- Directed by: Tirupathi Pale
- Produced by: Acha Vijaya Basker
- Starring: Avinash Varma Aadya Reddy Neelima Pathakamsetti N R Vasudeva Rao Nithin Bhogaraju
- Cinematography: Shoyab
- Edited by: Amar Reddy Kudumula
- Music by: Suresh Bobbili
- Production company: Amrutha Satyanarayana Creations
- Release date: 18 April 2025;
- Country: India
- Language: Telugu

= Jagamerigina Satyam =

Jagamerigina Satyam is a 2025 Indian Telugu-language romantic thriller film directed by Tirupathi Pale. The film is produced by Acha Vijaya Basker under the banner of Amrutha Satyanarayana Creations.

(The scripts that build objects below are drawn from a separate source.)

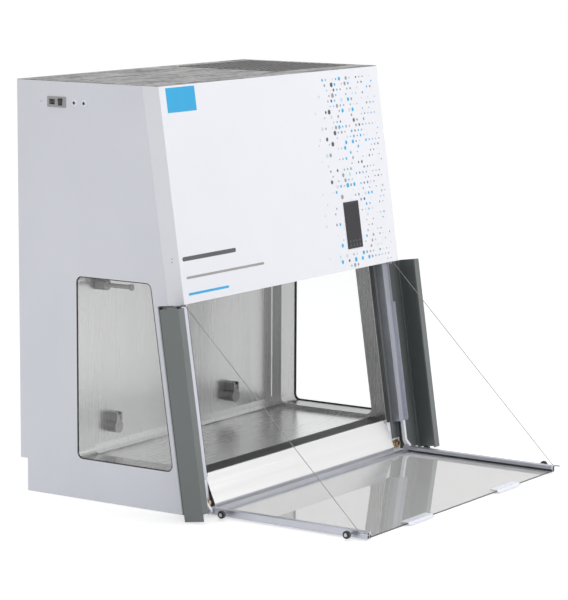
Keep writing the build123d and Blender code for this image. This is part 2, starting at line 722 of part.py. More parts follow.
# Fan hung from the plenum's top: inlet ring, impeller with curved blades, motor below
BLADES = 9
WHEEL_RADIUS = 115
WHEEL_HEIGHT = 70
WHEEL_DISC = 3
BLADE_THICK = 2.5
HUB_RADIUS = 26
SHAFT_RADIUS = 6
MOTOR_RADIUS = 60
MOTOR_HEIGHT = 80
RING_HEIGHT = 22
FAN_CLEAR = 6
wheel_top = PLENUM_TOP - SHEET - RING_HEIGHT - FAN_CLEAR
wheel_low = wheel_top - WHEEL_HEIGHT
fan_axis = Plane(origin=(FAN_X, FAN_Y, 0))
with BuildPart() as inlet_ring:
    with BuildSketch(Plane.XZ.offset(-FAN_Y)):
        with BuildLine():
            ring_top = PLENUM_TOP - SHEET
            Polyline(
                (FAN_X + INLET_RADIUS + 30, ring_top),
                (FAN_X + INLET_RADIUS + 30, ring_top - SHEET),
                (FAN_X + INLET_RADIUS + SHEET, ring_top - SHEET),
                (FAN_X + INLET_RADIUS - 14, ring_top - RING_HEIGHT),
                (FAN_X + INLET_RADIUS - 14 - SHEET, ring_top - RING_HEIGHT),
                (FAN_X + INLET_RADIUS - SHEET, ring_top),
                close=True,
            )
        make_face()
    revolve(axis=Axis((FAN_X, FAN_Y, 0), (0, 0, 1)))
write(inlet_ring, "fan_inlet_ring")

with BuildPart() as fan_wheel:
    with BuildSketch(Plane(origin=(FAN_X, FAN_Y, wheel_low))):
        Circle(WHEEL_RADIUS)
    extrude(amount=WHEEL_DISC)
    with BuildSketch(Plane(origin=(FAN_X, FAN_Y, wheel_low))):
        Circle(HUB_RADIUS)
    extrude(amount=WHEEL_HEIGHT / 2)
    with BuildSketch(Plane(origin=(FAN_X, FAN_Y, wheel_low + WHEEL_DISC))):
        with PolarLocations(0, BLADES):
            with BuildLine():
                ThreePointArc(
                    (HUB_RADIUS + 40, 0),
                    ((HUB_RADIUS + WHEEL_RADIUS + 40) / 2, -9),
                    (WHEEL_RADIUS - 2, -40),
                )
                offset(amount=BLADE_THICK / 2, side=Side.BOTH)
            make_face()
    extrude(amount=WHEEL_HEIGHT - WHEEL_DISC)
    with BuildSketch(Plane(origin=(FAN_X, FAN_Y, wheel_low))):
        Circle(SHAFT_RADIUS + PIVOT_PLAY)
    extrude(amount=WHEEL_HEIGHT / 2, mode=Mode.SUBTRACT)
write(fan_wheel, "fan_wheel")

# Motor with its shaft, on a bridge across the plenum
motor_top = wheel_low - FAN_CLEAR
BRIDGE_HEIGHT = 25
with BuildPart() as fan_motor:
    with BuildSketch(Plane(origin=(FAN_X, FAN_Y, motor_top - MOTOR_HEIGHT))):
        Circle(MOTOR_RADIUS)
    extrude(amount=MOTOR_HEIGHT)
    fillet(fan_motor.edges().filter_by(GeomType.CIRCLE), 8)
    with BuildSketch(Plane(origin=(FAN_X, FAN_Y, motor_top))):
        Circle(SHAFT_RADIUS)
    extrude(amount=FAN_CLEAR + WHEEL_HEIGHT / 2)
write(fan_motor, "fan_motor")
bridge_depth = FILTER_REAR_Y - PLENUM_FRONT_Y - 2 * SHEET
with BuildPart() as motor_bridge:
    with BuildSketch(Plane.XZ.offset(-(PLENUM_FRONT_Y + SHEET))):
        with Locations((FAN_X, motor_top - MOTOR_HEIGHT)):
            Rectangle(2 * MOTOR_RADIUS, BRIDGE_HEIGHT, align=(Align.CENTER, Align.MAX))
            Rectangle(2 * (MOTOR_RADIUS - BASE_SHEET), 2 * (BRIDGE_HEIGHT - BASE_SHEET), mode=Mode.SUBTRACT)
        with Locations((FAN_X, motor_top - MOTOR_HEIGHT)):
            Rectangle(2 * MOTOR_RADIUS, BASE_SHEET, align=(Align.CENTER, Align.MAX))
    extrude(amount=-bridge_depth)
write(motor_bridge, "motor_bridge")

# Electronics box inside the left side panel, behind the mains fittings
CONTROL_SIZE = (70, 205, 120)
with BuildPart() as control_box:
    with Locations((left(SHEET + GAP), REAR_Y - 2 * SHEET - CONTROL_SIZE[1] - 80, INLET_LOW - 40 - CONTROL_SIZE[2])):
        Box(*CONTROL_SIZE, align=LOW)
    fillet(control_box.edges().filter_by(Axis.Z), 4)
write(control_box, "control_box")

# Mains inlet on the left side: bezel, socket recess with three pins, and a well for the rocker
BEZEL = 2
SOCKET_DEPTH = 18
PIN_PITCH = 7
PIN_INSET = 5
BEZEL_RADIUS = 3
socket_wall = 1.5
bezel_middle = (INLET_FRONT_Y + INLET_REAR_Y) / 2
inlet_plane = side_view(-HALF - BEZEL)
with BuildPart() as power_inlet:
    with BuildSketch(inlet_plane):
        with Locations((bezel_middle, INLET_Z)):
            RectangleRounded(INLET_REAR_Y - INLET_FRONT_Y, INLET_HIGH - INLET_LOW, BEZEL_RADIUS)
    extrude(amount=BEZEL)
    with BuildSketch(inlet_plane):
        with Locations((SOCKET_CENTRE_Y, INLET_Z)):
            Rectangle(SOCKET_WIDTH, SOCKET_HEIGHT)
        with Locations((ROCKER_CENTRE_Y, INLET_Z)):
            Rectangle(ROCKER_WIDTH, ROCKER_HEIGHT)
    extrude(amount=SOCKET_DEPTH + BEZEL)
    with BuildSketch(inlet_plane):
        with Locations((SOCKET_CENTRE_Y, INLET_Z)):
            Rectangle(SOCKET_WIDTH - 2 * socket_wall, SOCKET_HEIGHT - 2 * socket_wall)
        with Locations((ROCKER_CENTRE_Y, INLET_Z)):
            Rectangle(ROCKER_WIDTH - 2 * socket_wall, ROCKER_HEIGHT - 2 * socket_wall)
    extrude(amount=SOCKET_DEPTH, mode=Mode.SUBTRACT)
    with BuildSketch(side_view(left(PIN_INSET))):
        with Locations((SOCKET_CENTRE_Y, INLET_Z)):
            with Locations((-PIN_PITCH, -2), (0, 2), (PIN_PITCH, -2)):
                Rectangle(2, 4)
    extrude(amount=SOCKET_DEPTH - BEZEL - PIN_INSET)
write(power_inlet, "power_inlet")

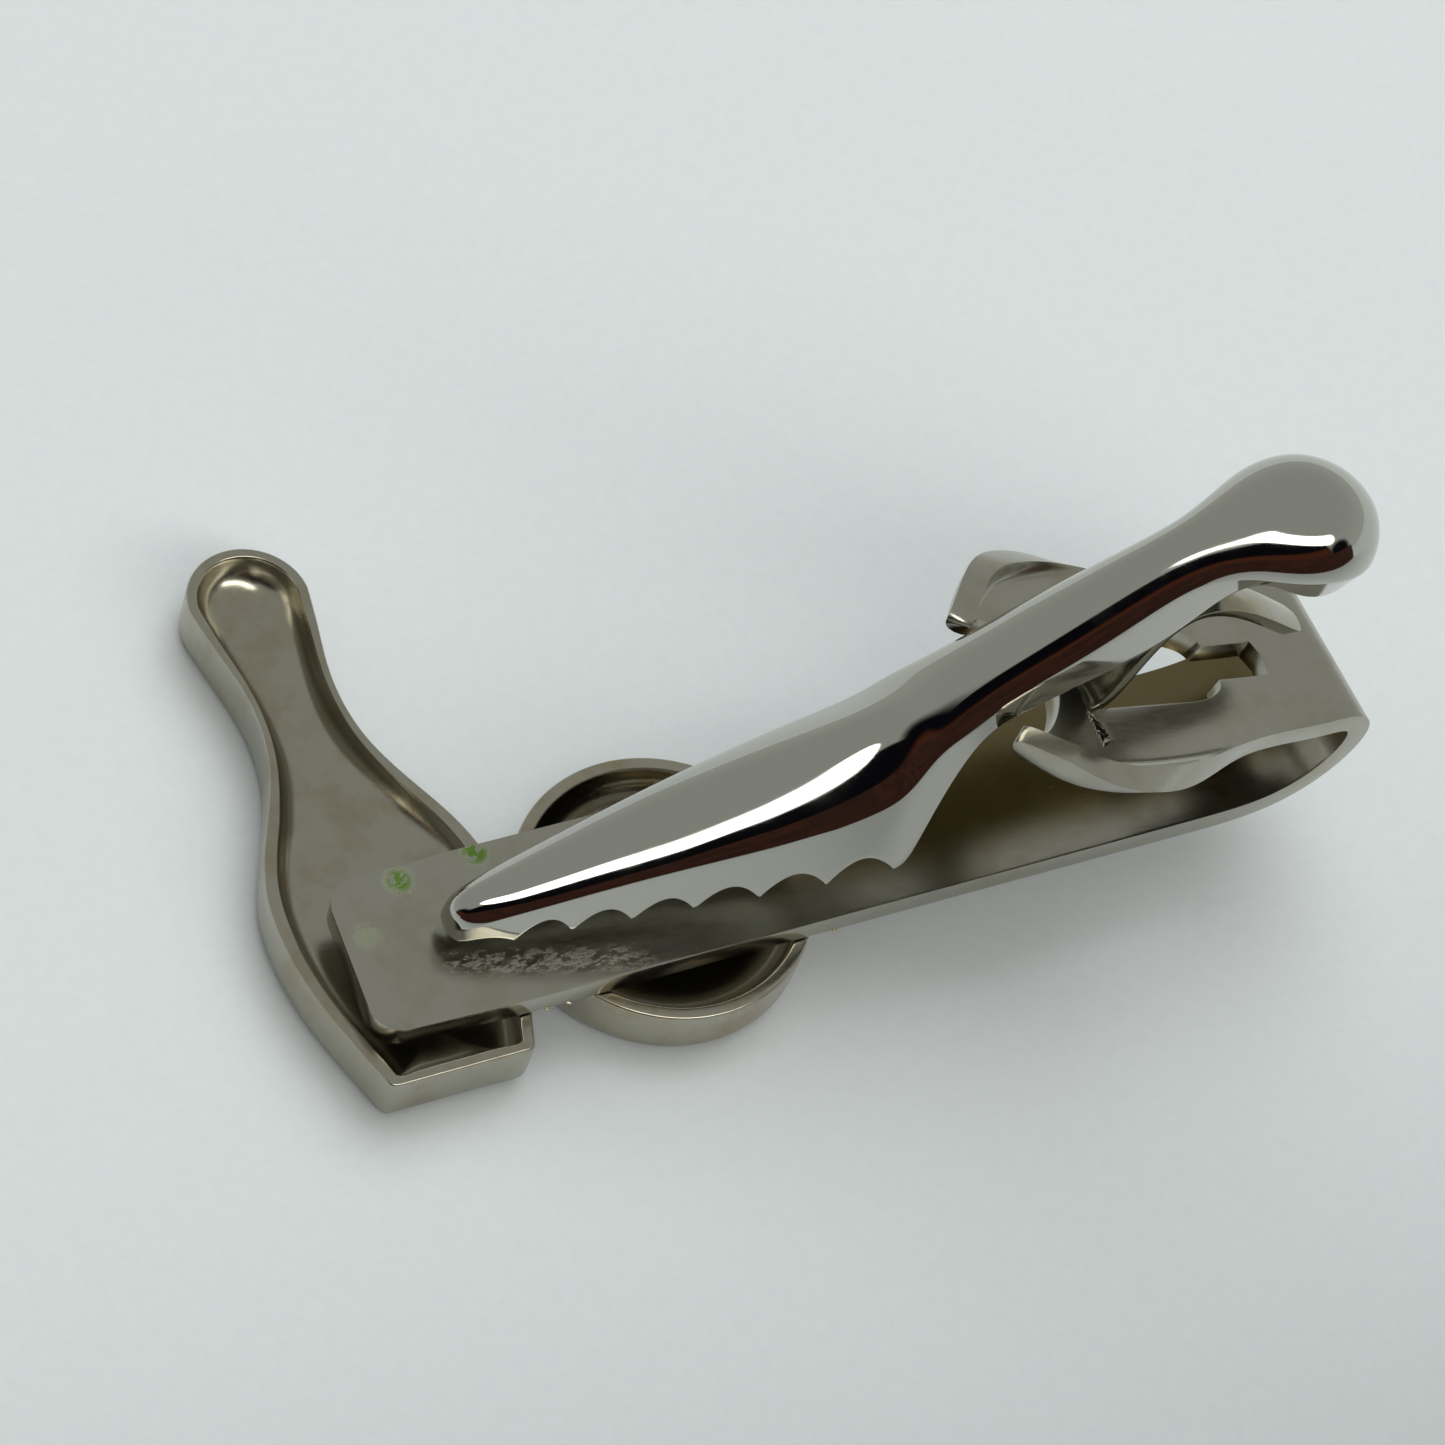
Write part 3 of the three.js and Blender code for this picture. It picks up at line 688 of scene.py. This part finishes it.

It features Avinash Verma, Aadya Reddy and Neelima Pathakamasetty the lead roles.

== Cast ==

- Avinash Varma
- Aadya Reddy
- Neelima Pathakamsetti N
- R Vasudeva Rao
- Nithin Bhogaraju

== Production ==

The film's music is composed by Suresh Bobbili, with cinematography by Shoyab and editing by Amar Reddy Kudumula.

== Reception ==
The Hans India critic stated that "This is not just a film to watch—it’s one to experience". News18 noted that "This is not a movie to be watched... a movie to be experienced. This is a story that combines emotion, culture, love, and sacrifice".